### SET PROBLEM
Below are records; reproduce exactly the lines from the one that has "check and write" through the one that has "record = json.load(file)", ends included, and nothing more.

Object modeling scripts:
========
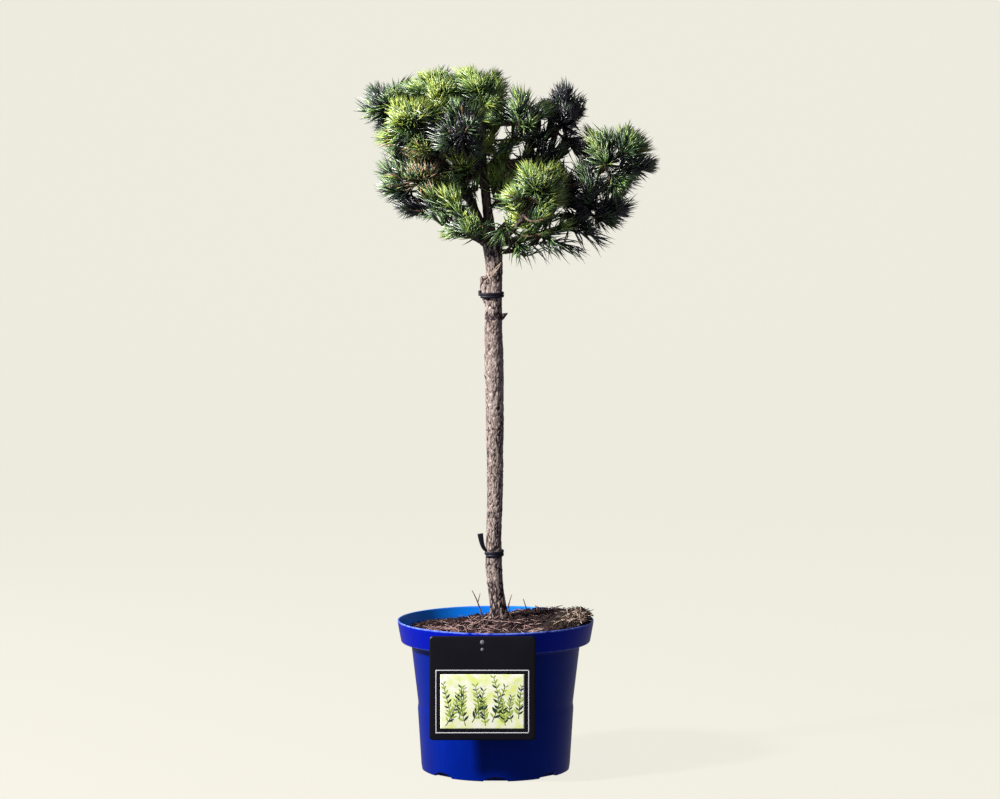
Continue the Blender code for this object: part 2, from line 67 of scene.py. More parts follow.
POT_HEIGHT = 0.168
RIM_RADIUS = 0.110
COLLAR_FOOT_RADIUS = 0.106
COLLAR_FOOT_Z = 0.144
BODY_TOP_RADIUS = 0.0942
BODY_TOP_Z = 0.1405
STEP_Z = 0.0745
STEP_RADIUS = 0.0868
STEP_OUT = 0.0007
BASE_RADIUS = 0.0832
POT_WALL = 0.0018
POT_FLOOR = 0.0025
NOTCHES = 8
NOTCH_WIDTH = 0.027
NOTCH_HEIGHT = 0.0055

SOIL_EDGE_Z = 0.157
SEAT_Z = 0.168

# The heaps of the soil: height, middle and spread. The first leans on the right rim.
SOIL_HEAPS = (
    (0.011, (0.088, -0.006), (0.026, 0.040)),
    (0.006, (0.05, 0.06), (0.035, 0.03)),
    (0.0055, (-0.076, 0.015), (0.022, 0.045)),
)

# The strands on the soil: a piece, its light and dark colour and its roughness, then its beds. A bed is
# the count, the nearest and furthest radius and, where they are gathered, x, y and spread; then the
# strands' length, thickness and rise, their lift over the soil and the radius that holds them in.
STRANDS = (
    ("fibre_brown", (0.050, 0.020, 0.021), (0.007, 0.0033, 0.0042), 0.8, (
        ((1500, 0.013, 0.103), (0.006, 0.022), (0.0003, 0.0008), (-0.1, 0.3), 0.0012, 0.1055),
    )),
    ("fibre_tan", (0.68, 0.46, 0.43), (0.13, 0.065, 0.06), 0.8, (
        ((100, 0.013, 0.102), (0.006, 0.015), (0.0002, 0.00042), (0.0, 0.35), 0.0026, 0.1055),
        ((90, 0, 0.1, (0.0, -0.045, 0.024)), (0.006, 0.02), (0.00022, 0.00048), (0.0, 0.4), 0.003, 0.1055),
        ((70, 0, 0.1, (-0.06, -0.03, 0.016)), (0.007, 0.022), (0.00025, 0.0005), (0.0, 0.45), 0.0034, 0.1055),
    )),
    ("straw_pale", (0.60, 0.47, 0.38), (0.17, 0.10, 0.08), 0.6, (
        (
            (120, 0, 0.110, (0.088, -0.032, 0.011)),
            (0.005, 0.013), (0.0003, 0.0007), (-0.2, 0.5), 0.0042, 0.1125,
        ),
        ((44, 0.02, 0.1), (0.006, 0.016), (0.0003, 0.0006), (0.0, 0.3), 0.003, 0.1055),
    )),
    ("moss_dark", (0.05, 0.035, 0.024), (0.010, 0.008, 0.007), 0.8, (
        (
            (900, 0, 0.108, (0.087, -0.028, 0.013)),
            (0.003, 0.009), (0.0004, 0.0011), (-0.3, 0.7), 0.0022, 0.1120,
        ),
    )),
)

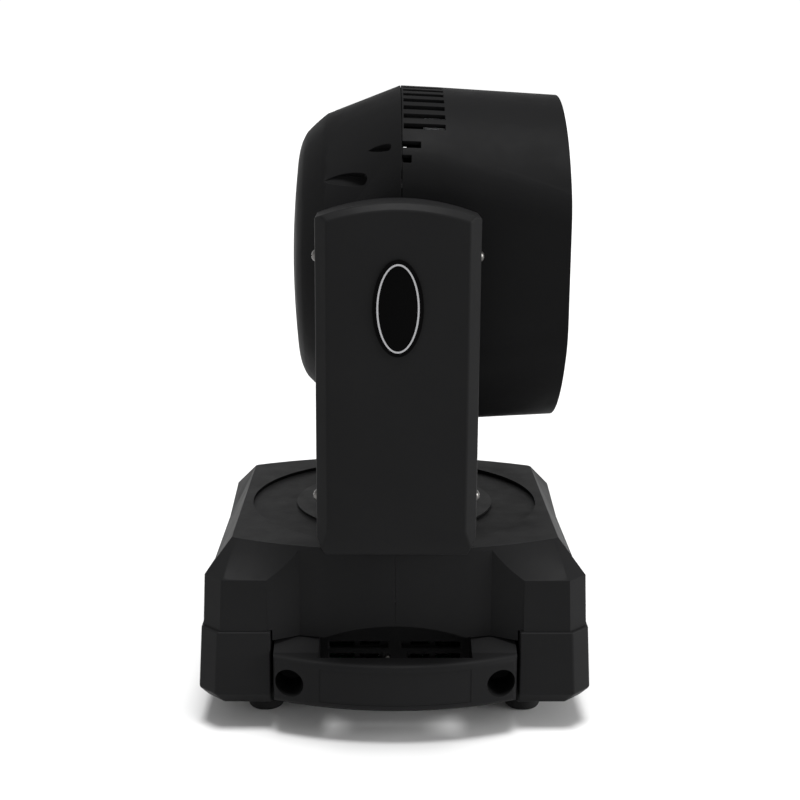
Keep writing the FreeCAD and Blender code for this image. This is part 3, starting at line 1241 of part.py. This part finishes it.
def recess(name, kind, side, lower, growth, depth):
    """A recess for a screwdriver: round towards the split, drawn out to a tip at the back.

    Its floor lies its sink below the cover's surface at the tip. growth widens it for the liner."""
    body = make_body(name)
    start, tip, drift = kind + "_start", kind + "_tip", times(side, kind + "_drift")
    half = "(%s_height / 2 + %s)" % (kind, growth)
    back = "-1 * (%s + 2 * %s)" % (tip, growth)
    corners = [("-1 * " + start, times(side, half)), (back, drift), ("-1 * " + start, times(-side, half))]
    reach = "(%s - %s)" % (tip, start)
    form = outline(body, name + "_form", "XY_Plane", corners, "0",
                   {0: times(side, "1.2 * " + reach), 1: times(side, "3 * " + reach),
                    2: times(side, "1.2 * " + half)})
    pad(body, form, "cutter_reach + %s_sink + %s" % (kind, depth))
    slope = "(head_radius - rear_corner_radius) / (rear_corner_at + split)"
    floor = value("head_radius - %s * (%s + split) - %s_sink - %s" % (slope, tip, kind, depth))
    turn = Rotation(Vector(1, 0, 0), lower + side * value(kind + "_angle"))
    offset = turn.multVec(Vector(0, 0, floor))
    body.Placement = FreeCAD.Placement(Vector(0, offset.y, offset.z + value("tilt_height")), turn)
    return body


def recesses(name, growth, depth):
    return [recess("%s_%s_%d_%d" % (name, kind, side + 1, lower), kind, side, lower, growth, depth)
            for side in (-1, 1) for lower in (0, 180) for kind in ("port_long", "port_short")]


def rear_vents():
    count = int(value("rear_vent_count"))
    slots = []
    for number in range(count):
        step = number - (count - 1) / 2
        z = "tilt_height + %g * rear_vent_pitch - rear_vent_slot / 2" % step
        slots.append(box("rear_vent", ("-rear_end", "-rear_vent_half", z),
                         ("2 * shell_wall", "2 * rear_vent_half", "rear_vent_slot")))
    return slots


def head_rear_cover():
    outside = rear_form("rear_outside", "0", SPLIT_REAR)
    hollow = rear_form("rear_hollow", "shell_wall", SPLIT_REAR + " + shell_wall")
    liners = common("rear_liners", outside, fuse("rear_liner_blanks",
                                                 recesses("liner", "port_wall", "port_floor")))
    walls = fuse("rear_walls", [cut("rear_shell", outside, [hollow]), liners])
    tools = recesses("recess", "0", "0") + rear_vents() + [trunnion_hole()]
    node("head_rear_cover", cut("head_rear_cover", walls, tools))


def bore_radius(at):
    """The radius that clears the inside of the front shell's flats at a distance along the beam."""
    share = "((%s) - head_waist_at) / (rim_at - head_waist_at)" % at
    return "cheek - shell_wall - frame_gap + (rim_cheek - cheek) * " + share


def lens_centres():
    """Nineteen places: one in the middle, six round it and twelve round those."""
    places = [("0", "0")]
    for ring, first in ((1, 0), (2, 0), (math.sqrt(3), 30)):
        for number in range(6):
            turn = math.radians(first + 60 * number)
            places.append(("lens_pitch * %.6f" % (ring * math.cos(turn)),
                           "lens_pitch * %.6f" % (ring * math.sin(turn))))
    return places


def optics():
    """The black mask with its lenses, and the LED board behind them."""
    centres = [(y, plus("tilt_height", z)) for y, z in lens_centres()]
    plug = front_form("mask_form", "shell_wall + frame_gap", SPLIT_FRONT, "rim_at")
    slab = box("mask_slab", ("mask_at", "-head_radius", "tilt_height - head_radius"),
               ("mask_thickness", "2 * head_radius", "2 * head_radius"))
    holes = [cylinder("mask_hole", ("mask_at", y, z), "lens_radius + lens_clearance",
                      "mask_thickness", "x") for y, z in centres]
    node("lens_mask", cut("lens_mask", common("mask_blank", plug, slab), holes))
    lens = make_body("lens_form")
    bulge = "(lens_radius ^ 2 + lens_bulge ^ 2) / (2 * lens_bulge)"
    corners = [("lens_bulge", "0"), ("0", "lens_radius"), ("-1 * lens_depth", "lens_radius / 2"),
               ("-1 * lens_depth", "0")]
    revolve(lens, outline(lens, "lens_profile", "XY_Plane", corners, "0", {0: bulge}))
    places = [FreeCAD.Placement(Vector(value("mask_at"), value(y), value(z)), Rotation())
              for y, z in centres]
    copies("lenses", [(lens, places)])
    board = [cylinder("led_plate", ("led_board_at", "0", "tilt_height"), bore_radius("led_board_at"),
                      "board_thickness", "x")]
    for y, z in centres:
        board.append(cylinder("emitter", ("led_board_at + board_thickness", y, z), "emitter_radius",
                              "emitter_height", "x"))
    node("led_board", fuse("led_board", board))


def heat_sink():
    """A round base plate behind the LED board, with upright fins towards the back."""
    front = "led_board_at - sink_base"
    radius = "(%s)" % bore_radius(front)
    depth = front + " - fin_start"
    base = cylinder("sink_base_plate", (front, "0", "tilt_height"), radius, "sink_base", "x")
    fins = []
    count = int(value("fin_count"))
    for number in range(count):
        y = "%g * fin_pitch - fin_thickness / 2" % (number - (count - 1) / 2)
        fins.append(box("fin", ("fin_start", y, "tilt_height - " + radius),
                        (depth, "fin_thickness", "2 * " + radius)))
    envelope = cylinder("fin_envelope", ("fin_start", "0", "tilt_height"), radius, depth, "x")
    block = common("fin_block", fuse("fin_stack", fins), envelope)
    node("heat_sink", fuse("heat_sink", [base, block]))


def head_frame(wheel_low):
    """Two steel brackets that hold the heat sink, and the hollow trunnions they hang on."""
    inner = "(cheek - shell_wall - frame_gap)"
    front = "led_board_at - sink_base"
    brackets = []
    for side in (-1, 1):
        y = inner + " - frame_steel" if side > 0 else "-" + inner
        foot_y = inner + " - frame_foot" if side > 0 else "-" + inner
        web = box("bracket_web", ("-frame_rear", y, "tilt_height - frame_half"),
                  (front + " + frame_rear", "frame_steel", "2 * frame_half"))
        foot = box("bracket_foot", (front + " - frame_steel", foot_y, "tilt_height - frame_half"),
                   ("frame_steel", "frame_foot", "2 * frame_half"))
        hole = cylinder("bracket_hole", ("0", "-cheek", "tilt_height"), "trunnion_bore", "2 * cheek",
                        "y")
        brackets.append(cut("head_bracket", fuse("bracket_blank", [web, foot]), [hole]))
    node("head_brackets", group("head_brackets", brackets))
    far_end = "%s + plate_steel / 2 + tilt_bearing_width + running_gap" % PLATE_FACE
    for label, start, end in (("near", wheel_low, "-1 * " + inner), ("far", inner, far_end)):
        node("trunnion_" + label, tube("trunnion_" + label, ("0", start, "tilt_height"),
                                       "trunnion_radius", "trunnion_bore",
                                       "%s - (%s)" % (end, start), "y"))


def head_driver_board():
    """The LED driver board below the fan, on the ends of the fins."""
    low = ("fin_start - board_thickness", "-driver_width / 2",
           "tilt_height - driver_rise - driver_height")
    pieces = [box("driver_plate", low, ("board_thickness", "driver_width", "driver_height"))]
    for number in range(4):
        y = plus(low[1], "driver_chip_first + %d * driver_chip_pitch" % number)
        pieces.append(box("driver_chip", (plus(low[0], "-driver_chip_depth"), y,
                                          plus(low[2], "driver_chip_lift")),
                          ("driver_chip_depth", "driver_chip_length", "driver_chip_height")))
    node("head_driver_board", fuse("head_driver_board", pieces))


# ---------------------------------------------------------------- build, check and write

def check():
    for item in doc.Objects:
        if "Invalid" in item.State or "Error" in item.State:
            raise RuntimeError("%s failed: %s" % (item.Label, item.State))
    for label, item in NODES.items():
        if item.Shape.isNull() or not item.Shape.isValid() or not item.Shape.Solids:
            raise RuntimeError("%s has no valid solid" % label)


base_covers()
base_case()
carry_handle("carry_handle_near", -1)
carry_handle("carry_handle_far", 1)
rubber_feet()
screws()
base_deck()
pan_bearing()
pan_drive()
front_panel()
rear_panel()
base_electronics()
fans()
arms()
yoke_bridge()
badges()
tilt_wheel_low = tilt_drive()
head_front_shell()
head_rear_cover()
optics()
heat_sink()
head_frame(tilt_wheel_low)
head_driver_board()
doc.recompute()
check()
os.makedirs("parts", exist_ok=True)
for label, item in NODES.items():
    item.Shape.exportStep("parts/%s.step" % label)
    print("%-20s solids %2d volume %.0f" % (label, len(item.Shape.Solids), item.Shape.Volume))
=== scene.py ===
"""A moving head light in a plain white studio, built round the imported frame."""

import json
import math

import bmesh
import bpy
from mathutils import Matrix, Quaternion, Vector


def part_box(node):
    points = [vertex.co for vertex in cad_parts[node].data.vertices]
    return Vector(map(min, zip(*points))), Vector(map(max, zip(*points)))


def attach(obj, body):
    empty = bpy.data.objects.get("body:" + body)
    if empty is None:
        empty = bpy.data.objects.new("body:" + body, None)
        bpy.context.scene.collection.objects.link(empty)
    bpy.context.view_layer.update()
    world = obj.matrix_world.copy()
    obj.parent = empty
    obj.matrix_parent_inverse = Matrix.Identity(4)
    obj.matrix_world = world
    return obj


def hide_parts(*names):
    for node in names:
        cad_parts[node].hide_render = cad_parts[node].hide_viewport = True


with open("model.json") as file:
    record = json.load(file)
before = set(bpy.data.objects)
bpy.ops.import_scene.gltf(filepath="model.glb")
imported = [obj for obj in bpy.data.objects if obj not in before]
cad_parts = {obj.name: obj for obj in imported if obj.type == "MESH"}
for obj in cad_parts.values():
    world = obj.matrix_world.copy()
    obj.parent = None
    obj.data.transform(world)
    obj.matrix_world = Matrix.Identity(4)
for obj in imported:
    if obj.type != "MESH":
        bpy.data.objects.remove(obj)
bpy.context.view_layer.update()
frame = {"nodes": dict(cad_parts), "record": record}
NODES = frame["nodes"]
MM = 0.001


# ---------------------------------------------------------------- material helpers

def link(tree, source, target):
    tree.links.new(source, target)


def add(tree, kind, **values):
    node = tree.nodes.new(kind)
    for name, value in values.items():
        if name in node.inputs:
            node.inputs[name].default_value = value
        else:
            setattr(node, name, value)
    return node


def blank(name, **shader_values):
    """A material with one Principled shader, and the object's own coordinates in metres."""
    material = bpy.data.materials.new(name)
    material.use_nodes = True
    tree = material.node_tree
    shader = next(node for node in tree.nodes if node.type == "BSDF_PRINCIPLED")
    for socket, value in shader_values.items():
        shader.inputs[socket].default_value = value
    place = add(tree, "ShaderNodeTexCoord").outputs["Object"]
    return material, tree, shader, place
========
### FULL SOLUTION
# ---------------------------------------------------------------- build, check and write

def check():
    for item in doc.Objects:
        if "Invalid" in item.State or "Error" in item.State:
            raise RuntimeError("%s failed: %s" % (item.Label, item.State))
    for label, item in NODES.items():
        if item.Shape.isNull() or not item.Shape.isValid() or not item.Shape.Solids:
            raise RuntimeError("%s has no valid solid" % label)


base_covers()
base_case()
carry_handle("carry_handle_near", -1)
carry_handle("carry_handle_far", 1)
rubber_feet()
screws()
base_deck()
pan_bearing()
pan_drive()
front_panel()
rear_panel()
base_electronics()
fans()
arms()
yoke_bridge()
badges()
tilt_wheel_low = tilt_drive()
head_front_shell()
head_rear_cover()
optics()
heat_sink()
head_frame(tilt_wheel_low)
head_driver_board()
doc.recompute()
check()
os.makedirs("parts", exist_ok=True)
for label, item in NODES.items():
    item.Shape.exportStep("parts/%s.step" % label)
    print("%-20s solids %2d volume %.0f" % (label, len(item.Shape.Solids), item.Shape.Volume))
=== scene.py ===
"""A moving head light in a plain white studio, built round the imported frame."""

import json
import math

import bmesh
import bpy
from mathutils import Matrix, Quaternion, Vector


def part_box(node):
    points = [vertex.co for vertex in cad_parts[node].data.vertices]
    return Vector(map(min, zip(*points))), Vector(map(max, zip(*points)))


def attach(obj, body):
    empty = bpy.data.objects.get("body:" + body)
    if empty is None:
        empty = bpy.data.objects.new("body:" + body, None)
        bpy.context.scene.collection.objects.link(empty)
    bpy.context.view_layer.update()
    world = obj.matrix_world.copy()
    obj.parent = empty
    obj.matrix_parent_inverse = Matrix.Identity(4)
    obj.matrix_world = world
    return obj


def hide_parts(*names):
    for node in names:
        cad_parts[node].hide_render = cad_parts[node].hide_viewport = True


with open("model.json") as file:
    record = json.load(file)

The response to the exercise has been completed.